In Short title, application and commencement, the rules would apply to persons who opt for separate registration of branches, divisions or manufacturing units.

However, it has not been specified that if a person has a different liaison office, he is required to get that office registered or not.

The new rules shall apply to all persons to be de-registered under section 21 of the Act. Strongly contesting section 21, the consultants say that the time period for de-registration as mentioned in section 21 is not honoured by the collectorates of sales tax.

Thousands of de-registration cases are lying pending with the collectorates and authorities have taken no action so far.

Experts pointed out that the statement fails to elaborate the complete procedure.

The time period/procedure for de-registration should also be mentioned properly.

The rule says, “Where the application for registration is complete in all respects, the applicant shall be registered after such verification, inquiry or investigation as is deemed necessary and a certificate of registration containing his registration number shall be issued to him as set out in Annex “B””.

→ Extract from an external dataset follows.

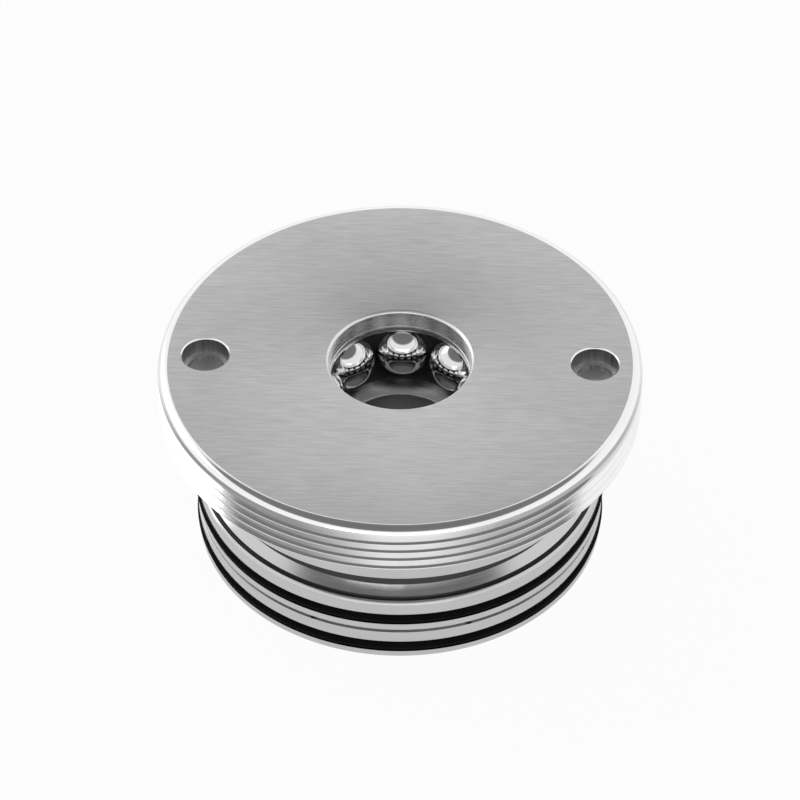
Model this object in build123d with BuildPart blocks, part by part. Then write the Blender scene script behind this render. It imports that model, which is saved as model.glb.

Referring to this rule, the experts said that the department has not given any details about verification, inquiry or investigation.

It is not mentioned which authority would conduct such verification, at what time and what would be the scope of such investigation.

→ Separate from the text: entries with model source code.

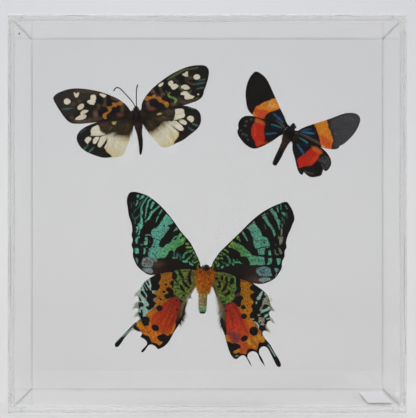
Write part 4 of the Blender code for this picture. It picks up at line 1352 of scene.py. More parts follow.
# %% Spotted moth left hindwing
markings("spotted_moth_hindwing_left", """
veins 133,122 107,130 114,139 81,130 77,139 82,149 93,155 105,158 117,157 125,151 129,141
bark 0.6
 area 99,122 110,119 134,117 133,130 130,135 124,136 116,134 106,134 100.6,131.6 99.6,126
brown 1.2
 spots 2 1 108.5,128.6 104,125
 spots 1 0.7 131.6,128.6
yellow 0.2
 area 112,122.2 117,121.5 116,123.8 114,125 112.5,124
teal 0.3
 streak 1.5 1.5 0.7 84.2,149.3 86.4,147.4 88.6,145
 streak 1.2 2.1 0.9 89.4,152 91.4,150.2 93.8,147.6
 streak 0.4 0.6 0.4 80.4,133.6 82.4,131.4 86,129
tan 0.2
 area 107,134.6 110.4,133.6 112.5,132.2 115.6,132.6 117,134 120,135 124,135.4 127,134.8 129.4,133.6
 131.6,130 134,134 130,147 126,156 122.5,158.5 112.6,158 111,155 108.4,153.2 106.2,151.2 105.6,149
 104.2,148 104.8,146.4 106.4,144 107.6,140.6
light 0.5
 streak 0.8 1.6 0.8 112.6,133.4 109.6,140 106.2,147
 streak 0.6 1.4 0.8 116,132.4 112.4,141 108.6,149
 streak 0.6 1 0.5 120.4,137 117.4,143 114.6,149
cream 0.12
 area 90.9,130.5 92.5,127.6 95.5,126 98,124.9 99.6,127.5 99.8,130.4 101.6,132 104.6,133.4 107,134.4
 103,135.6 98,136 93,136.3 90.3,136.3 91.6,134 91,132.3
 area 86.6,137.8 88.6,136.7 90.5,137 91.6,138.2 91.4,139.8 89.6,142 87.8,144.2 86.2,142.4 84.8,140.4
 area 94.8,138 96.6,136.8 99.8,137 99.2,138.8 97.6,141.4 96,143.8 93.9,144 92.9,142 93.4,139.8
 area 101,137 103.4,135.9 107.2,135 107.6,137 106,140.4 104.4,143 102.4,145.6 100.4,147.6 98.6,147.2
 97.8,145.6 98.4,143 99.6,140.6 100.4,138.4
smoke 0.4
 streak 0.9 1 0.8 100.4,128 101.8,131.4 105.6,133.4
 streak 1.6 0.6 117.2,133 114,136.8
 streak 1.2 0.4 129,133.6 128.4,137
black 0.3
 streak 1.2 1 0.6 0.4 89.6,136.4 94,136.5 100,136.3 106,134.7
 streak 0.4 1.5 1.2 106.6,141.4 105.4,143.6 104,146
 streak 1 0.3 119.4,133.4 118,136.4
 streak 1.2 0.3 123,134 122.2,137
 streak 1.2 0.3 126,134 125.6,137.2
 streak 0.9 0.3 110.4,132.6 108.4,134.8
""")

# %% Spotted moth right hindwing
markings("spotted_moth_hindwing_right", """
veins 142,118 166,117 163,129 196,109 201,119 197,129 188,138 176,144 164,147 155,140 148,130
bark 0.6
 area 142,112 158,106 172,106 175.6,110 175,116 173,120 165,121.4 160.6,124 156,128.4 150,131 145,124
brown 1
 spots 2.6 1.6 169.4,112.4
 streak 1 1.2 0.6 143,118.6 147.6,121.4 152,125
yellow 0.2
 spots 2.4 1.1 -12 159.3,114
teal 0.3
 streak 0.8 1.6 1.2 192.4,123.8 195.4,125.2 198,126
 streak 0.6 1.4 1.8 188.6,127.6 191,129.6 193.6,130.8
 streak 0.3 0.8 0.3 188,107.6 191.6,108.8 195,109.6
tan 0.2
 area 149.2,131 152,130.8 155,128.8 158.4,126.8 160.4,124.6 161.4,122.8 164,121.6 170,121 173.4,125
 177.6,130 178.8,133 178.6,136 177,138.4 175,141 173.4,144.6 173,148 165.6,150 158,147 150,137
light 0.5
 streak 0.6 1.4 0.8 164,122.4 170.4,128 176.6,134
 streak 0.6 1 0.5 158,128 165,134 171,141
cream 0.12
 area 175.2,109.4 178,108.8 182,108.8 184,110 184.4,113 185,115.6 184.4,117.2 181,118.6 177,120 173.6,120.2
 174.6,117.4 175.2,114
 area 187.2,117.6 189.4,116 193,116.5 194,118.8 193.5,121.3 192,122.6 189.5,121.2 187.3,119.3
 area 178.6,120.8 181.2,119.4 184.2,119.9 186.8,122 186.9,124 185.5,125.1 182.5,124.4 180.2,122.8
 area 170.6,122 173,121 176.3,121.1 179.3,123.3 182.3,126 184,129 182.8,130.9 179.6,130.6 176.4,128.8
 173,126.2
smoke 0.4
 streak 1.7 0.5 160.6,123.2 164.8,126.6
 streak 1.2 0.4 155.6,127.8 157.4,129.4
 spots 2 0.7 179.4,120
black 0.3
 streak 0.5 1.2 172.6,126.4 178,130.8
 streak 1 0.3 151.6,129.4 153.4,132
 streak 0.8 0.3 166,120.6 168.6,122.6
""")

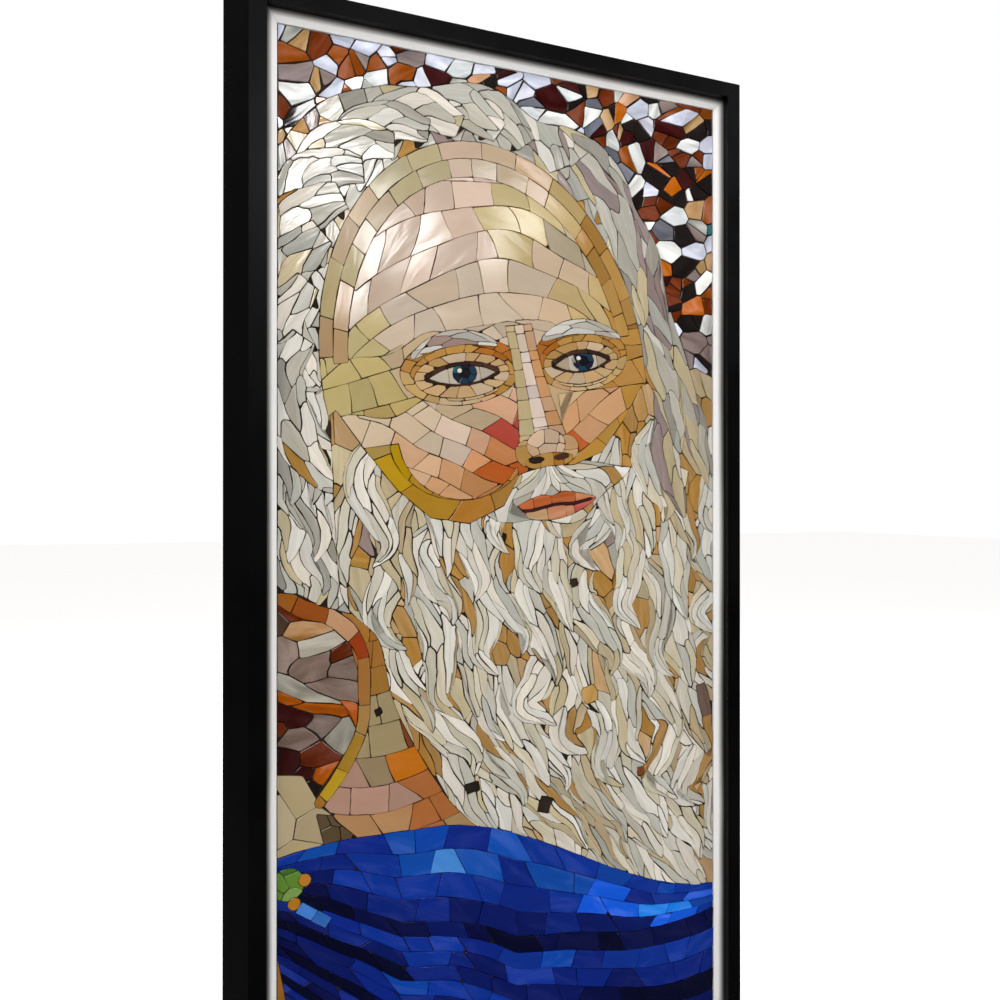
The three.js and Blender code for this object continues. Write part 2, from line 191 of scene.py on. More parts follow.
bpy.ops.object.mode_set(mode="EDIT")
bpy.ops.mesh.select_all(action="SELECT")
bpy.ops.mesh.normals_make_consistent(inside=False)
bpy.ops.object.mode_set(mode="OBJECT")
grout, nodes, links, skin = new_material("dark_grout", 0.9, 1.3)
sand = noise(nodes, links, object_pattern(nodes, links), 700.0, 3.0)
stain = noise(nodes, links, object_pattern(nodes, links), 14.0, 4.0)
links.new(colour_ramp(nodes, links, stain, (0.35, (0.012, 0.008, 0.006)), (0.65, (0.036, 0.023, 0.015))),
          skin.inputs["Base Color"])
links.new(bump(nodes, links, sand, 0.6, 0.0006), skin.inputs["Normal"])
bed.data.materials.append(grout)
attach(bed, "root")

# The drawing: the mosaic is cut to a full-size drawing, ruled in 25 mm squares from the picture's centre.
# Areas are drawn one over another, each with its own way of cutting and its own glasses. Once all are
# drawn, the glass is cut to them and set.
SQUARE = 0.025
HALF_WIDTH, HALF_HEIGHT = 12, 26  # of the picture, in squares
STEP = 1 / 32  # between two points of the drawing, in squares
columns, rows = int(2 * HALF_WIDTH / STEP), int(2 * HALF_HEIGHT / STEP)
point_x = (np.arange(columns) + 0.5) * STEP - HALF_WIDTH
point_z = HALF_HEIGHT - (np.arange(rows) + 0.5) * STEP
cut_number = np.zeros((rows, columns), np.int64)
area_number = np.zeros((rows, columns), np.int64)
areas = []
glasswork = []  # what becomes one object: its name, zones, CAD nodes, slot and glass


def lay(zone, spots, cut, glasses, joint=0.45):
    """Draws an area over what is there: its zone, how it is cut, its glasses and half its joint in mm."""
    r, c = np.nonzero(spots)
    areas.append((zone, glasses, joint))
    area_number[r, c] = len(areas)
    cut_number[r, c] = cut(point_x[c], point_z[r]) + len(areas) * (1 << 40)


# Background: shards of glossy rust, orange, brown, white and lavender glass, snapped with straight edges
# and set at random round the head in wide dark joints. At the lower left they lie in longer streaks.
# The glass is mottled, and every piece has its own streaks along its length.
hand_roll = np.random.default_rng(7).random((256, 256, 4))


def hand(i, j, k):
    """The unevenness of a hand cut, from 0 to 1, the same whenever the same cut is asked for."""
    return hand_roll[i.astype(int) & 255, j.astype(int) & 255, k]


def ramp(value, start, end):
    t = np.clip((value - start) / (end - start), 0, 1)
    return t * t * (3 - 2 * t)


def wander(a, b, size, seed):
    """A slow, soft unevenness over the picture, from -1 to 1."""
    a, b, s = a / size, b / size, seed * 1.7
    waves = np.sin(2.1 * a + s) + np.sin(1.7 * b - 1.3 * s) + np.sin(1.3 * (a + b) + 2.1 * s)
    return (waves + np.sin(2.3 * (a - b) - s)) / 4


def turned(angle, x, z, centre_x=0.0, centre_z=0.0):
    c, s = math.cos(angle), math.sin(angle)
    return (x - centre_x) * c + (z - centre_z) * s, (z - centre_z) * c - (x - centre_x) * s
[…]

The rule 7 mentions that attested photocopies of the documents shall be attached with the application for registration. But the authority responsible for attesting is not specified. For example, if an auditor attests a copy and collector does not accept it, then it would only create problems and the taxpayers have to visit the concerned department time and again.

It says, “Attested photocopies of the following documents shall be attached with the application for registration and the applicant or his authorised representative shall produce the originals as and when required by the Assistant Collector incharge”.

The original copies should be produced at the time of registration as the words “as and when required by the Assistant Collector incharge” empower the authorities to issue a notice calling this person whenever required causing harassment among the taxpayers.

Documents to be attached include, “Electricity, Gas and Telephone bills showing payment for any previous month.”

This requirement seems unnecessary as it gives the impression that the bills should have to be deposited by the taxpayer.

The department has nothing to do with the deposit of bills as the meters could be in the name of any person.

The CBR has given wrong impression through the above-mentioned phrase.

Electricity, Gas and Telephone bills are needed to verify address of the taxpayers.

Similarly, De-registration; says that a registered person is liable to be de-registered if his taxable turnover during the last twelve months is below two and a half million rupees and, five million rupees.

It should be amended as, “a registered person is liable to be de-registered if his taxable turnover during the last twelve months is below two and a half million rupees {in case of manufacturer} and, five million rupees; {in case of retailers}.

The de-registration procedure points out that on receipt of application an officer not below the rank of an Auditor or Deputy Superintendent shall be assigned to either conduct audit of the relevant records of the applicant or to do such enquiry as is necessary to ascertain whether the applicant qualifies for de-registration provided that such audit or enquiry shall, unless otherwise extended by the Collector, be completed within the stipulated period of six weeks.

Now, the question arises if the process of de-registration is not completed or an assessee could not receive the certificate of de-registration then he is deemed to be de-registered.

It is not clarified whether a person is required to file a monthly tax return after applying for de-registration or after six weeks? These issues need clarification in the new rules.

Tax practitioners suggest that the person applying for de-registration should deposit a challan fee of Rs 10 in National Bank to discourage the taxpayers from submitting applications from the back date.

The basic logic behind this idea is to ensure that a person who has not deposited tax could not take the plea of de-registration and back dated applicants are discouraged.

For registration, the CBR has also restricted a person to submit, “Documents of ownership or lease of the business or manufacturing premises and in case of leased premises, N.O.C from the owner”.

This would also create difficulties for the persons intended to be registered as if an assessee is not able to get NOC from the owner, for whatever reason, then it would be almost impossible for the taxpayer to get registration.

The only purpose is to verify the address from the documents.

These types of restrictions only de-motivate a taxpayer.

However, it would be more appropriate if above-mentioned requirement is revised in the following manner: “In case of leased premises, lease agreement; in case of rental property, rental agreement and in case of ownership, deed of the property is required”.

Documents to be attached also required, “National Identity Card of the authorised representative”.

Tax practitioners are of the view that Power of Attorney is enough for this purpose and the provision of ID card would only increase the workload on the authorised representatives.

If a consultant has to file ten registration applications the procedure will consume his whole working day.